Heterocapsa circularisquama

Scientific classification
- Domain: Eukaryota
- Clade: Diaphoretickes
- Clade: SAR
- Clade: Alveolata
- Phylum: Myzozoa
- Superclass: Dinoflagellata
- Class: Dinophyceae
- Order: Peridiniales
- Family: Heterocapsaceae
- Genus: Heterocapsa
- Species: H. circularisquama
- Binomial name: Heterocapsa circularisquama Horiguchi, 1995

= Heterocapsa circularisquama =

- Genus: Heterocapsa
- Species: circularisquama
- Authority: Horiguchi, 1995

Species of single-celled organism

Heterocapsa circularisquama is a species of dinoflagellate notable for the production of a biotoxin affecting marine fauna. It is known to produce large red tides off western Japan, causing high bivalve mortality, particularly pearl oysters.

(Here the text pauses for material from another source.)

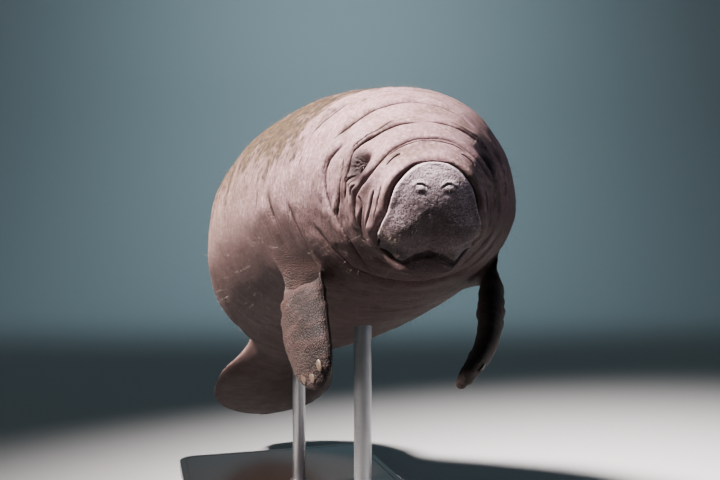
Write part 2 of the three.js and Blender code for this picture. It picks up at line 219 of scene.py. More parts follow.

It is very similar to Heterocapsa illdefina, however H. circularisquama carries six radiating ridges on its circular basal plate, and its scales have longer spines, among other subtle differences in morphology.

==Description==
Its cell is small and consists of a conical epitheca. The chloroplast is single and is connected to the unique pyrenoid. Its nucleus is elongated, located in the left side of the cell.